=== WHAT YOU WILL DO ===
Every record below should be printed exactly as it appears.

:: DATA SECTION ::

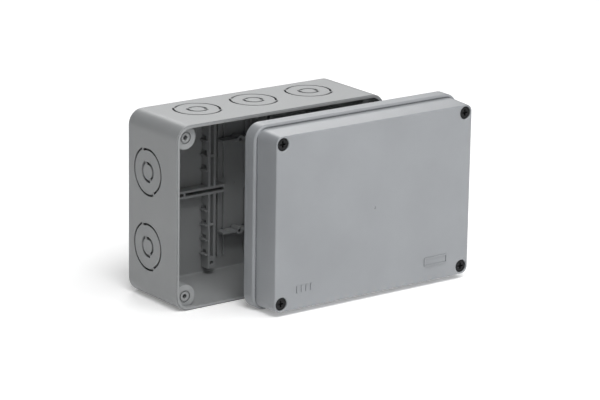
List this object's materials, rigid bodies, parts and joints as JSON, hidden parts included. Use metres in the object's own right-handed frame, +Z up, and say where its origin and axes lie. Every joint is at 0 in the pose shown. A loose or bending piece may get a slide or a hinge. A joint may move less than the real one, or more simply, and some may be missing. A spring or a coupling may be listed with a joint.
{
  "type": "electrical junction box",
  "caption": "Rectangular grey plastic surface-mount junction box with round knock-outs in its walls, a slotted inner frame and a screw-down cover set aside.",
  "frame": {"origin": "centre of the flat back face of the base, the face that goes against a wall", "axes": "+Y into the wall, opening and cover towards -Y, +Z up with the box standing on a long side wall, +X to the right"},
  "size_m": [0.1926, 0.095, 0.114],
  "materials": {
    "base_plastic": "moulded grey plastic, fine even texture",
    "knockout_plastic": "moulded grey plastic, same as the base",
    "cover_plastic": "moulded grey plastic, smooth satin face",
    "gasket_rubber": "soft black rubber",
    "screw": "black moulded plastic"
  },
  "bodies": {
    "base": {"base_box": "base_plastic", "knockout_ring_left_upper": "knockout_plastic", "knockout_centre_left_upper": "knockout_plastic", "knockout_ring_left_lower": "knockout_plastic", "knockout_centre_left_lower": "knockout_plastic", "knockout_ring_right_upper": "knockout_plastic", "knockout_centre_right_upper": "knockout_plastic", "knockout_ring_right_lower": "knockout_plastic", "knockout_centre_right_lower": "knockout_plastic", "knockout_ring_top_left": "knockout_plastic", "knockout_centre_top_left": "knockout_plastic", "knockout_ring_top_middle": "knockout_plastic", "knockout_centre_top_middle": "knockout_plastic", "knockout_ring_top_right": "knockout_plastic", "knockout_centre_top_right": "knockout_plastic", "knockout_ring_bottom_left": "knockout_plastic", "knockout_centre_bottom_left": "knockout_plastic", "knockout_ring_bottom_middle": "knockout_plastic", "knockout_centre_bottom_middle": "knockout_plastic", "knockout_ring_bottom_right": "knockout_plastic", "knockout_centre_bottom_right": "knockout_plastic"},
    "cover": {"cover": "cover_plastic", "cover_gasket": "gasket_rubber"},
    "screw_top_left": {"cover_screw_top_left": "screw"},
    "screw_top_right": {"cover_screw_top_right": "screw"},
    "screw_bottom_left": {"cover_screw_bottom_left": "screw"},
    "screw_bottom_right": {"cover_screw_bottom_right": "screw"}
  },
  "joints": [
    {"name": "cover_lift_off", "type": "slide", "parent": "base", "child": "cover", "axis": [0.9361, -0.3517, 0], "range_m": [-0.04123, 0]},
    {"name": "screw_turn_top_left", "type": "hinge", "parent": "cover", "child": "screw_top_left", "pos_m": [-0.0303, -0.0938, 0.0489], "axis": [0, 1, 0], "continuous": true},
    {"name": "screw_turn_top_right", "type": "hinge", "parent": "cover", "child": "screw_top_right", "pos_m": [0.1075, -0.0938, 0.0489], "axis": [0, 1, 0], "continuous": true},
    {"name": "screw_turn_bottom_left", "type": "hinge", "parent": "cover", "child": "screw_bottom_left", "pos_m": [-0.0303, -0.0938, -0.0489], "axis": [0, 1, 0], "continuous": true},
    {"name": "screw_turn_bottom_right", "type": "hinge", "parent": "cover", "child": "screw_bottom_right", "pos_m": [0.1075, -0.0938, -0.0489], "axis": [0, 1, 0], "continuous": true}
  ]
}
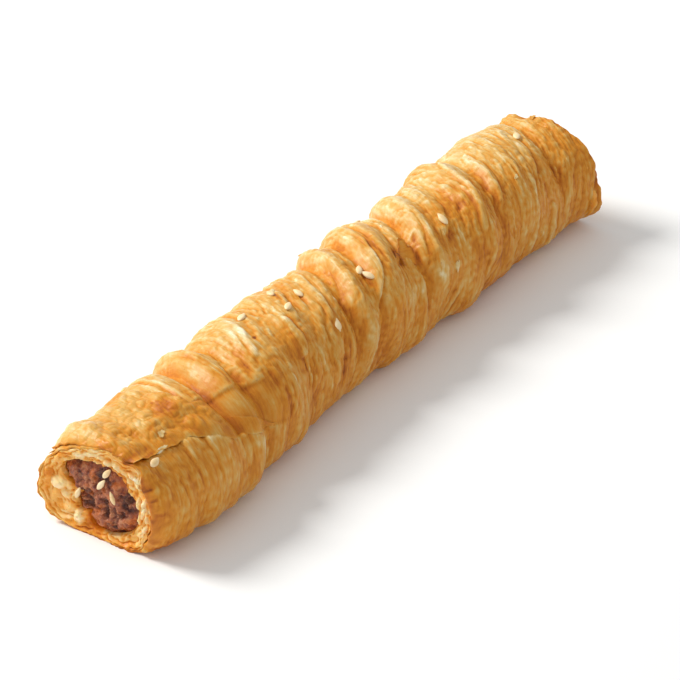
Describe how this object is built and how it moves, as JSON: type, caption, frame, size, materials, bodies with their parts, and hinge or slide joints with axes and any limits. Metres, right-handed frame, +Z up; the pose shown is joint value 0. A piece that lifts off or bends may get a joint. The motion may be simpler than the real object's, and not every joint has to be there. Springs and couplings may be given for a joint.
{
  "type": "borek",
  "caption": "Baked borek stick: a long roll of gathered filo pastry round a minced filling that shows at both ends, lying on its flat underside.",
  "frame": {"origin": "centre of the underside, on the surface that the stick lies on", "axes": "+X along the stick, away from the end shown with its filling; +Z up; -Y towards the long side where the first quarter is puffed out"},
  "size_m": [0.165, 0.0369, 0.0251],
  "materials": {
    "baked_filo": "golden baked filo with a dull egg-wash gloss, cream on the ridges and amber in the creases",
    "minced_filling": "dark red-brown cooked mince with an oily shine",
    "sesame": "pale cream hulled sesame seed"
  },
  "bodies": {
    "root": {"pastry": "baked_filo", "filling": "minced_filling"}
  },
  "joints": []
}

:::

=== RESULT ===
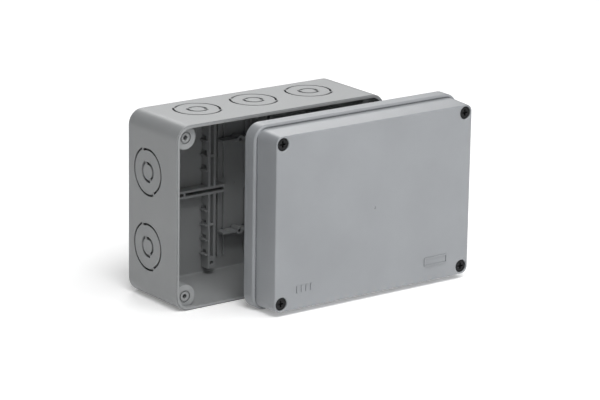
List this object's materials, rigid bodies, parts and joints as JSON, hidden parts included. Use metres in the object's own right-handed frame, +Z up, and say where its origin and axes lie. Every joint is at 0 in the pose shown. A loose or bending piece may get a slide or a hinge. A joint may move less than the real one, or more simply, and some may be missing. A spring or a coupling may be listed with a joint.
{
  "type": "electrical junction box",
  "caption": "Rectangular grey plastic surface-mount junction box with round knock-outs in its walls, a slotted inner frame and a screw-down cover set aside.",
  "frame": {"origin": "centre of the flat back face of the base, the face that goes against a wall", "axes": "+Y into the wall, opening and cover towards -Y, +Z up with the box standing on a long side wall, +X to the right"},
  "size_m": [0.1926, 0.095, 0.114],
  "materials": {
    "base_plastic": "moulded grey plastic, fine even texture",
    "knockout_plastic": "moulded grey plastic, same as the base",
    "cover_plastic": "moulded grey plastic, smooth satin face",
    "gasket_rubber": "soft black rubber",
    "screw": "black moulded plastic"
  },
  "bodies": {
    "base": {"base_box": "base_plastic", "knockout_ring_left_upper": "knockout_plastic", "knockout_centre_left_upper": "knockout_plastic", "knockout_ring_left_lower": "knockout_plastic", "knockout_centre_left_lower": "knockout_plastic", "knockout_ring_right_upper": "knockout_plastic", "knockout_centre_right_upper": "knockout_plastic", "knockout_ring_right_lower": "knockout_plastic", "knockout_centre_right_lower": "knockout_plastic", "knockout_ring_top_left": "knockout_plastic", "knockout_centre_top_left": "knockout_plastic", "knockout_ring_top_middle": "knockout_plastic", "knockout_centre_top_middle": "knockout_plastic", "knockout_ring_top_right": "knockout_plastic", "knockout_centre_top_right": "knockout_plastic", "knockout_ring_bottom_left": "knockout_plastic", "knockout_centre_bottom_left": "knockout_plastic", "knockout_ring_bottom_middle": "knockout_plastic", "knockout_centre_bottom_middle": "knockout_plastic", "knockout_ring_bottom_right": "knockout_plastic", "knockout_centre_bottom_right": "knockout_plastic"},
    "cover": {"cover": "cover_plastic", "cover_gasket": "gasket_rubber"},
    "screw_top_left": {"cover_screw_top_left": "screw"},
    "screw_top_right": {"cover_screw_top_right": "screw"},
    "screw_bottom_left": {"cover_screw_bottom_left": "screw"},
    "screw_bottom_right": {"cover_screw_bottom_right": "screw"}
  },
  "joints": [
    {"name": "cover_lift_off", "type": "slide", "parent": "base", "child": "cover", "axis": [0.9361, -0.3517, 0], "range_m": [-0.04123, 0]},
    {"name": "screw_turn_top_left", "type": "hinge", "parent": "cover", "child": "screw_top_left", "pos_m": [-0.0303, -0.0938, 0.0489], "axis": [0, 1, 0], "continuous": true},
    {"name": "screw_turn_top_right", "type": "hinge", "parent": "cover", "child": "screw_top_right", "pos_m": [0.1075, -0.0938, 0.0489], "axis": [0, 1, 0], "continuous": true},
    {"name": "screw_turn_bottom_left", "type": "hinge", "parent": "cover", "child": "screw_bottom_left", "pos_m": [-0.0303, -0.0938, -0.0489], "axis": [0, 1, 0], "continuous": true},
    {"name": "screw_turn_bottom_right", "type": "hinge", "parent": "cover", "child": "screw_bottom_right", "pos_m": [0.1075, -0.0938, -0.0489], "axis": [0, 1, 0], "continuous": true}
  ]
}
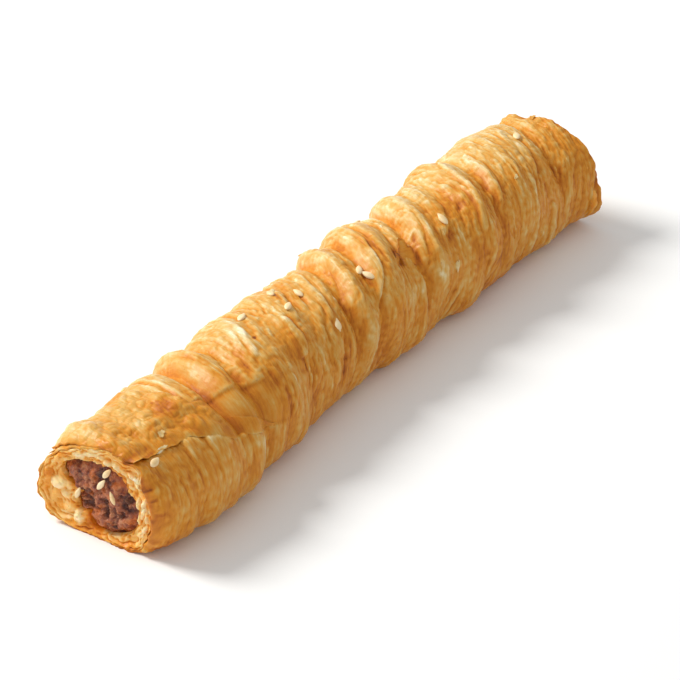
Describe how this object is built and how it moves, as JSON: type, caption, frame, size, materials, bodies with their parts, and hinge or slide joints with axes and any limits. Metres, right-handed frame, +Z up; the pose shown is joint value 0. A piece that lifts off or bends may get a joint. The motion may be simpler than the real object's, and not every joint has to be there. Springs and couplings may be given for a joint.
{
  "type": "borek",
  "caption": "Baked borek stick: a long roll of gathered filo pastry round a minced filling that shows at both ends, lying on its flat underside.",
  "frame": {"origin": "centre of the underside, on the surface that the stick lies on", "axes": "+X along the stick, away from the end shown with its filling; +Z up; -Y towards the long side where the first quarter is puffed out"},
  "size_m": [0.165, 0.0369, 0.0251],
  "materials": {
    "baked_filo": "golden baked filo with a dull egg-wash gloss, cream on the ridges and amber in the creases",
    "minced_filling": "dark red-brown cooked mince with an oily shine",
    "sesame": "pale cream hulled sesame seed"
  },
  "bodies": {
    "root": {"pastry": "baked_filo", "filling": "minced_filling"}
  },
  "joints": []
}